Concerns about the growing polarisation brought about by the U.S.-China rivalry – with consequences that included mounting pressures on other countries to take side and the possible marginalisation of ASEAN in the face of other Indo-Pacific initiatives, propelled Jakarta to push for the acceptance of the Indonesian-initiated ASEAN Outlook on Indo-Pacific (AOIP) that is open, transparent, inclusive and rules-based founded on ASEAN centrality using existing ASEAN regional mechanisms. The AOIP, endorsed by the ASEAN Summit in June 2019, is aimed at promoting habits of dialogue and cooperation in mostly low politics areas, namely connectivity, maritime issues, economic cooperation, and SDGs and explicitly rejects a zero-sum approach in international relations (Anwar, 2020).
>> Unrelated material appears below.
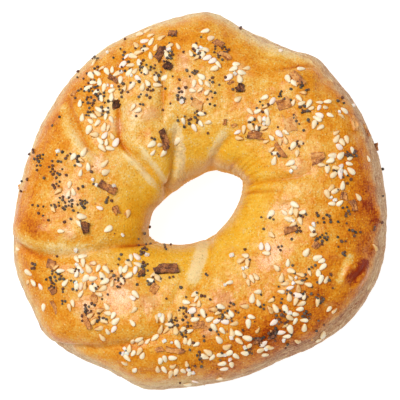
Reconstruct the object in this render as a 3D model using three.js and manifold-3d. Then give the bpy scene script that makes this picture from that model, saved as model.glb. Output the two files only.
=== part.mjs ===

Managing its bilateral relations with China has become a major theme in Indonesia’s foreign policy. Indonesia, like other countries in the region has mostly followed a hedging strategy vis-à-vis China which comprises both a return-maximizing and risk-contingency elements. Economic pragmatism, binding engagement and limited bandwagoning are among the policies adopted by Indonesia to maximize the benefits of close relations with China, while limited balancing and dominance denial are the strategies adopted to mitigate risks. Indonesia’s hedging policy vis-à-vis China is in line with the former’s “free and active” foreign policy doctrine and non-alignment stance that prevent Indonesia from entering into military alliances or follow a full-fledged balancing or bandwagoning strategy.

Besides carrying out hedging vis-à-vis China as a realist response to both the opportunities and challenges offered by China, Indonesia has also been active in pursuing a constructivist middle power diplomacy promoting regional norms, values and principles within the ASEAN regional framework.


Anwar, D.F. (2020). “Indonesia and the ASEAN outlook on the Indo-Pacific” in International Affairs, Volume 96, Number 1, January 2020, pp. 111-129.

Kuik, C.C. (2016). “How Do Weaker States Hedge? Unpacking ASEAN states’ alignment behaviour towards China”, in Journal of Contemporary China, Vol. 25, Issue 100, pp. 500-514.

Laksmana, E.A. (2017). “Pragmatic Equidistance: How Indonesia Manages its Great Power Relations” in Denoon, D. (ed) China, the United States, and the Future of Southeast Asia. New York: New York University Press, pp. 113-135.